Some kids were excited to manage to start a little fire on the rocks of the overlook. They went so far as to cook hotdogs over it. Probably neither safe nor legal, their spirit was in the right place. And they did not manage to burn the mountain down.
I set up shop in this pavilion.
Another 2M activation with the Yaesu FT-4X handitalkie.
I just hung the slim jim up on a post. I managed to get the four contacts I needed on 146.52 this time.
AA1F was far away on a picnic table.
He activated as both a POTA and SOTA and made a few dozen contacts.
Oh yeah, and the mystery radio that I was talking about earlier? The one from Pocumtuck Rock? It’s a Uniden Bearcat 880. Yup, its a citizen’s band rig. I am hoping to do a complete CB POTA. No, it doesn’t count as an official POTA. But you are missing the point if you think that is no reason to do it…
The world of radio is a journey. An adventure. It takes me places I would never go. Opens my world to nooks and crannies that I would have overlooked. Hyperlocal travel. And the transcendence of time and space. There is a deep satisfaction in the moment the crackle of static turns into tones of a human voice. A sense of relief. A moment of awe and wonder. You called out into the aether and someone came back to you. You are not alone. Not forgotten. “You are five nine here in Kansas” is the equivalent of hearing “you are still wonderfully alive my friend, and so am I.” This fleeting contact is all that’s needed to remind each another we still exist.

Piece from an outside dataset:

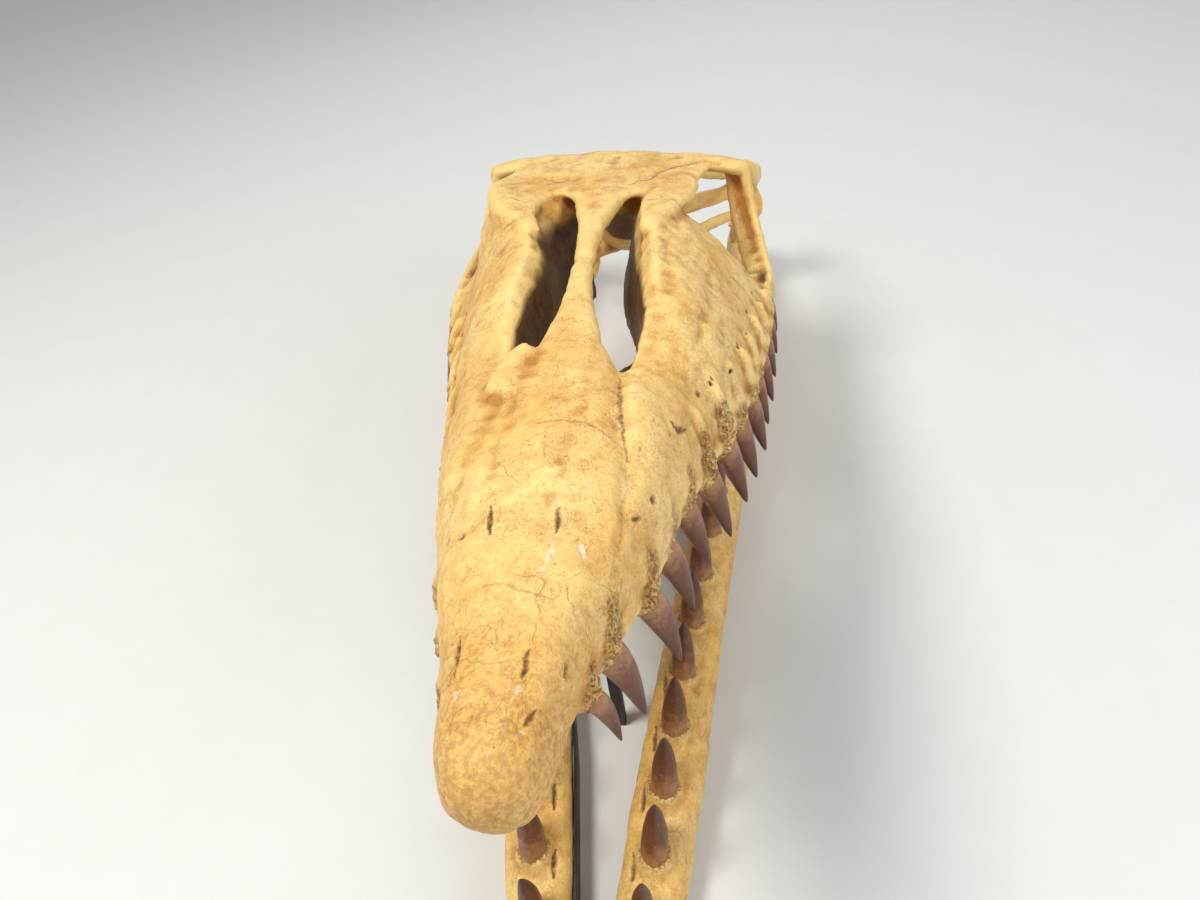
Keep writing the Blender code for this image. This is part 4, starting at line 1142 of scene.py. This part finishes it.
class SKULL_OT_stage(SkullOperator, bpy.types.Operator):
    """Set the pale floor, the lights and the camera"""
    bl_idname = "fossil_skull.stage"
    bl_label = "Stage"

    def execute(self, context):
        bm = bmesh.new()
        level = Matrix.Translation((0, 0, -FLOOR_GAP))
        bmesh.ops.create_grid(bm, x_segments=1, y_segments=1, size=FLOOR_SIZE, matrix=level)
        floor = new_object("floor", bm)
        floor.data.materials.append(stuff("pale_floor", pale_floor, settings().stage))

        world = bpy.data.worlds.new("soft_room")
        world.use_nodes = True
        background = world.node_tree.nodes["Background"]
        background.inputs["Color"].default_value = colour(ROOM_COLOUR)
        background.inputs["Strength"].default_value = ROOM_STRENGTH
        context.scene.world = world
        context.scene.view_settings.view_transform = "Standard"
        for name, place, size, power, tone in LIGHTS:
            light = bpy.data.lights.new(name, "AREA")
            light.shape = "DISK"
            light.size = size
            light.energy = power
            light.color = colour(tone)[:3]
            lamp = bpy.data.objects.new(name, light)
            lamp.location = place
            lamp.rotation_euler = (Vector(LIGHTS_AIM) - Vector(place)).to_track_quat("-Z", "Y").to_euler()
            context.scene.collection.objects.link(lamp)

        place = skull_matrices()[0]
        camera = bpy.data.cameras.new("camera")
        camera.sensor_width = SENSOR
        camera.lens = FOCAL_PIXELS / IMAGE_WIDTH * SENSOR
        camera.clip_start = 0.02
        camera.clip_end = 60
        eye = bpy.data.objects.new("camera", camera)
        axes = Matrix((Vector(CAMERA_RIGHT), -Vector(CAMERA_DOWN), -Vector(CAMERA_VIEW))).transposed()
        turn = (place.to_3x3() @ axes).to_quaternion()
        eye.rotation_mode = "QUATERNION"
        eye.rotation_quaternion = turn
        eye.location = place @ (Vector(CAMERA_PLACE) * MM)
        context.scene.collection.objects.link(eye)
        context.scene.camera = eye
        return {"FINISHED"}


class SKULL_PT_panel(bpy.types.Panel):
    bl_label = "Fossil skull"
    bl_idname = "SKULL_PT_panel"
    bl_space_type = "VIEW_3D"
    bl_region_type = "UI"
    bl_category = "Fossil skull"

    def draw(self, context):
        set_ = context.scene.fossil_skull
        for group in (set_.bone, set_.teeth, set_.supports, set_.stage):
            box = self.layout.box()
            for key in group.bl_rna.properties.keys():
                if key not in {"rna_type", "name"}:
                    box.prop(group, key)
        for operator in OPERATORS:
            self.layout.operator(operator.bl_idname)


GROUPS = (BoneSettings, ToothSettings, SupportSettings, StageSettings, SkullSettings)
OPERATORS = (
    SKULL_OT_stage, SKULL_OT_cranium, SKULL_OT_lower_jaws, SKULL_OT_quadrates, SKULL_OT_crowns, SKULL_OT_supports)


def register():
    for item in GROUPS + OPERATORS + (SKULL_PT_panel,):
        bpy.utils.register_class(item)
    bpy.types.Scene.fossil_skull = PointerProperty(type=SkullSettings)


def unregister():
    del bpy.types.Scene.fossil_skull
    for item in reversed(GROUPS + OPERATORS + (SKULL_PT_panel,)):
        bpy.utils.unregister_class(item)


def main():
    register()
    bpy.ops.fossil_skull.stage()
    bpy.ops.fossil_skull.cranium()
    bpy.ops.fossil_skull.lower_jaws()
    bpy.ops.fossil_skull.quadrates()
    bpy.ops.fossil_skull.crowns()
    bpy.ops.fossil_skull.supports()


if __name__ == "__main__":
    main()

You are five nine my friend. I have not forgotten about you either.
Always,
KM1NDY
CB POTA?…I like the sound of that! 👍 Love your enthusiasm about all that is radio. I bought a Penntec TR-35 to compliment the 705…great field radio and so easy to use…no menus, I was in the air in minutes…hoping to do some SOTA activating soon, hope I catch y’all on the air soon.
73 and peace
Byron N4TIZ
Hi Byron! I never heard of that radio. I truly need to get my CW up to speed so I can get in on the action of all these cool small radios. Thanks again for the contact! It was very appreciated! I am looking forward to the next one as well (and may you be on a mountaintop!)